This is one of about 30 color plates from the book, which also contains many nice pen-and-ink drawings. Labeotropheus fuelleborni (a male is shown here) is an Aufwuchs-scraping cichlid from Lake Malawi. It displays egg spots on the anal fin.

Chapter Outline of the Book

1. So, What Is A Cichlid?  The diversity of fishes and how they relate to one another, with cichlids placed into the scheme of things and characterized.

2. Jaws Two.  The multiplicity of cichlid diets, from eating plants to devouring other cichlids, followed by a description of how the outer jaws collaborate with the uniquely dexterous throat jaws.

3. Plastic Sex.  When, why and how fishes change sex as adults, with some examples from cichlid fishes.

4. Mating Games.  The theoretical issue of conflict between the sexes and how that applies to cichlids, plus a classification of their many mating systems.

5. Oh Yea, Put Up Your Fins.  When, why and how cichlids fight.

6. Cichlid Speak.  How cichlids communicate, including dynamic color signals, displays and sounds.

7. Beauty is Only Fin Deep.  In these cichlid mating systems, males and females don’t get to know one another. They meet briefly, spawn, and part. How do females choose males, and why should they care?

8. Mating Gets Personal.  The basic mating system in cichlids is monogamy, in which males and females carefully choose one another and form enduring personal bonds.

9. How Gametes Meet.  How sperm reach eggs varies among mating systems. One of the most challenging situations arises when the female takes her spawned eggs into her mouth before they are fertilized.

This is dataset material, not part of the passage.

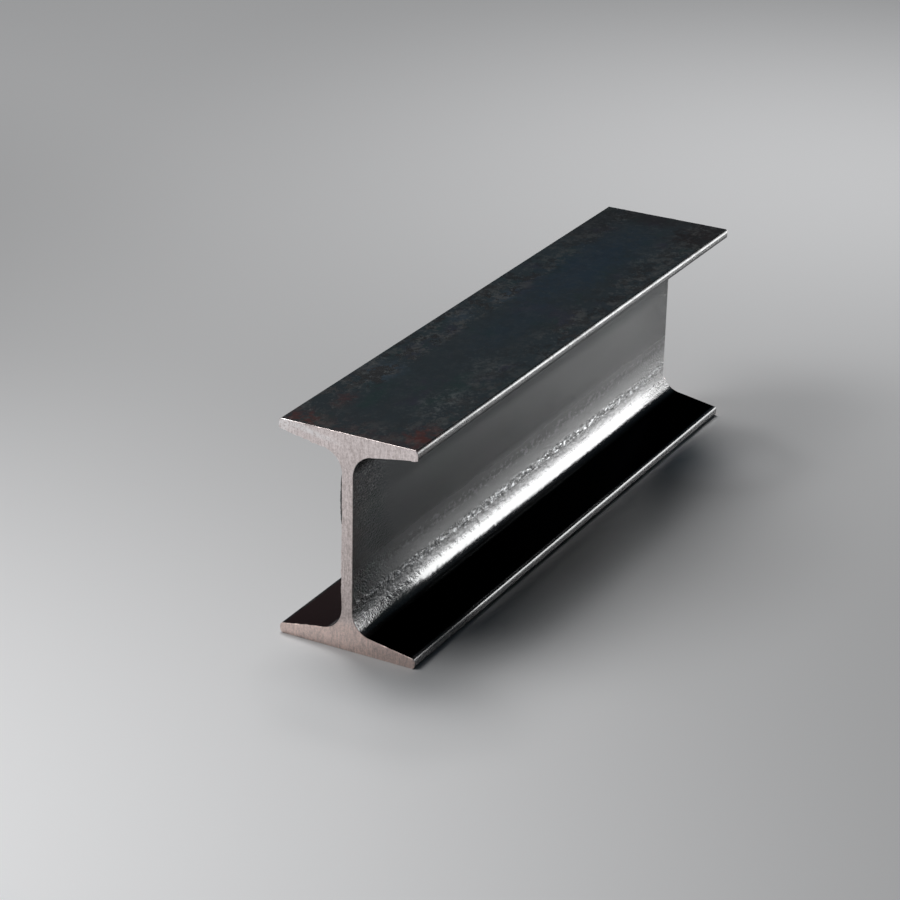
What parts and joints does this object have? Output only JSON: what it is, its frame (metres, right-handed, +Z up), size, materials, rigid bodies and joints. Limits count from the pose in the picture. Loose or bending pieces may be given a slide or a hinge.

10. Family Plan.  Cichlids universally care for their offspring but to remarkably different degrees and ways. Some carry eggs in their mouths and some guide schools of young for up to several months, and the young of yet others eat the surface of their parents.

11. Family Life Gets Complicated.  Young are placed up for adoption, some catfish parasitize parents, other catfish become baby sitters. Rarely, young cichlids stay home to help out around the house.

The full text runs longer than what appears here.